Ray Forsythe, Moline's planning and development director, said city staff toured the building after it was first listed, but the city cannot be the owner. "We don't have the funds to do it," he said. However, the city will work with any entity or private buyer that comes forward and has referred some developers to the building.

Location is, unfortunately, everything. I have houses literally across the street from my own home that sell for more than the Valley's $1.2 million asking price. It's a gloomy story, and one that has played out all across the country. 

And yet, the monumental landmarks so proudly built by our earlier Brethren do often live on for other generations.

Out on the West Coast, the former Masonic Temple in Glendale, California, was ambitiously built in 1928 for Unity Lodge No. 368. But the Depression hit the next year, and the lodge struggled until 1934 when the building was foreclosed on. However, several Masonic bodies continued to rent space in it for many years, and a movie theater was added to the ground floor.



The art-deco tower was eventually sold and finally abandoned many decades ago, but now lives again with visionary (and deep-pocketed) new owners.
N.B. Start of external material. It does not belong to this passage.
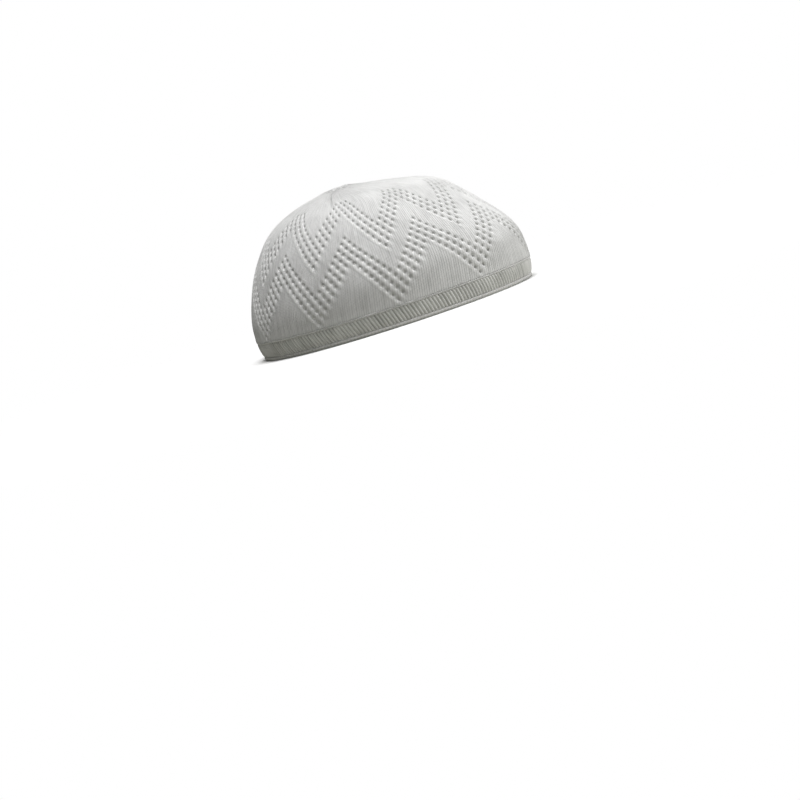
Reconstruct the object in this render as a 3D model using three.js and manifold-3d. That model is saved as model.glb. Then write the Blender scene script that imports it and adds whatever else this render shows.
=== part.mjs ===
// A white knitted skull cap, as it stands when it is stretched to a head: an openwork crown gathered
// into a knot, a rib band, the chain of loops that joins the two, and the band's folded lower edge.
// Millimetres, +Z up, front at -Y, the wearer's right at -X. The origin is the middle of the opening.

import * as THREE from "three";
import { ParametricGeometry } from "three/addons/geometries/ParametricGeometry.js";
import { mergeVertices } from "three/addons/utils/BufferGeometryUtils.js";
import Module from "manifold-3d";

const wasm = await Module();
wasm.setup();

// Outline of the cap: at each height, how far it reaches back, forward and to either side.
const OUTLINE = [
  { height: 0, back: 99.3, front: 98.6, side: 79 },
  { height: 8, back: 101.6, front: 101.2, side: 80 },
  { height: 18, back: 102.2, front: 102.2, side: 80.3 },
  { height: 26, back: 101.5, front: 101.9, side: 79.6 },
  { height: 34, back: 99.5, front: 100.7, side: 78.2 },
  { height: 42, back: 96.8, front: 97.5, side: 75.8 },
  { height: 50, back: 93.6, front: 92.3, side: 72.6 },
  { height: 60, back: 88.8, front: 83.6, side: 67.4 },
  { height: 70, back: 82.3, front: 74.6, side: 60.6 },
  { height: 80, back: 74.3, front: 64.5, side: 51.6 },
  { height: 87, back: 65.9, front: 55.3, side: 43.4 },
  { height: 92, back: 56.4, front: 41.8, side: 35 },
  { height: 96, back: 45.2, front: 22.8, side: 25.5 },
  { height: 99, back: 31.7, front: 4.3, side: 15 },
  { height: 101, back: 20.7, front: -5.7, side: 7 },
  { height: 102, back: 12.2, front: -12.1, side: 0.05 },
];
const EGG = 0.05; // share by which a side draws in towards the front and swells towards the back

// Pieces, from the floor up.
const GAP = 0.3; // left between neighbours, which are stitched together on the real cap
const FOLD = { height: 2.6, thick: 2.7, proud: 0.3, sides: 8 };
const BAND = { height: 9.7, thick: 2.2, ribs: 225, groove: 0.7, backColumns: 90 };
const SEAM = { height: 1.4, thick: 1.5, proud: 0.3, sides: 6 };
const CROWN = { wall: 1.5, rings: 12, neck: 6 };
const KNOT = { pleats: 10, pleatDepth: 0.5 };
const COLUMNS = 60; // flats round the crown and the rings below it

// Lean of the ribs: how far along the rim a rib's foot lies ahead of its head, towards the front.
const RIB_LEAN = 3.4;

// Gathers: the cloth is drawn in towards the knot in small puckers, and one deeper crease runs from it.
const PUCKER = { count: 10, depth: 0.5, reach: 24 };
const CREASE = { angle: 106, width: 7, depth: 1.3, from: 4, reach: 42 };

// Wale map: the wales are stretched wider at the front, and those of the right side wider than the left's.
const STRETCH = { front: 0.0131, right: 0.0085 };
const LEAN = { share: 0.155, turn: 0.1, height: 57 };

// Zigzag openwork in two tiers. A tier's chart runs over columns of two wales and rows of four courses.
const ZIGZAG = { repeats: 10, halfColumns: 9, firstValley: 0.1127 };
const TIERS = [
  { valley: 26.2, row: 4.1, eyelet: 2.5 },
  { valley: 65.8, row: 4.5, eyelet: 2.2 },
];
const CUT_EVERY = 3; // columns from one eyelet that is cut through to the next
const EYELET_SIDES = 4;

const MATERIALS = {
  crown: new THREE.MeshStandardMaterial({ color: 0xe4e4e1, roughness: 0.92, metalness: 0 }),
  rib_band: new THREE.MeshStandardMaterial({ color: 0xdedfda, roughness: 0.94, metalness: 0 }),
  folded_edge: new THREE.MeshStandardMaterial({ color: 0xe8e8e5, roughness: 0.9, metalness: 0 }),
  linking_seam: new THREE.MeshStandardMaterial({ color: 0xeaeae7, roughness: 0.9, metalness: 0 }),
  crown_knot: new THREE.MeshStandardMaterial({ color: 0xe4e4e1, roughness: 0.92, metalness: 0 }),
};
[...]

The nine-story building has been repurposed on the inside as dramatic, new office space for the giant international commercial real estate firm, CBRE. 

From a story by Mimi Zeiger on the Architects Newspaper website today:



Originally designed by Arthur J. Lindley but remodeled at various times and then abandoned for three decades, the current 24,000-square-foot rehab by Gensler is the brainchild of developer Rick Caruso. It was done in record time; just ten months from start to finish. 
The most striking space is on the eighth floor, where the elevators dispatch visitors to reception in an unconventional scene. Refurbished multi-paned windows greet guests with vistas of the Verdugo Mountains (and Caruso Affiliated’s Americana complex), but the real drama happens in the reverse view: The floor drops away. Gensler orchestrated the space so that rather than arriving at the bottom of a 26-foot-tall area, visitors take in the retrofitted Masonic Hall and its original dark-wood trusses from the mezzanine.  
New 20-foot-tall windows spill bright daylight across the workplace, outfitted in a minimal palette and featuring all-glass meeting rooms, “focus” and “huddle” rooms, and rows of gleaming white workstations. A bleacher stair, designed for all-staff meetings, leads from the entry to what Gensler principal Carlos Posada calls “the heart” of the office—a boomerang-shaped island that easily multitasks as cafe space, informal desktop, and banquette seating. Round tables and chairs scattered around cater to CBRE’s “free-address” mandate—there are no assigned desks or offices. 
In converting the mini high-rise from clubhouse to flexible workplace, Gensler’s team first had to address larger seismic and structural issues. The building is unique in that every other floor—three total—is a large double-height volume: the top showstopper, the offices on the fifth and sixth, and a yet-to-be-finished third and fourth. In order to maintain the open spaces and introduce large windows, existing concrete-encased-steel and board-formed-concrete walls were upgraded. A pair of elevators (and core), plus two new egress staircases, were added to accommodate the change in tenant occupation. 
For Posada, the success of the space comes from not doing too much. Existing concrete was cleaned and painted, several of the wood trusses were rebuilt, and a sculptural stair was inserted between the sixth and seventh floors to add a sleek counterpoint to the rough walls. “We wanted to honor the building itself,” he explained. 
Currently, the double-height space on the ground floor is raw. Caruso hopes to bring in a restaurant tenant to take advantage of the lofty and historic real estate. One can’t help but wonder if the Masonic traditions will live on—perhaps the host will require a secret handshake and password for VIP access.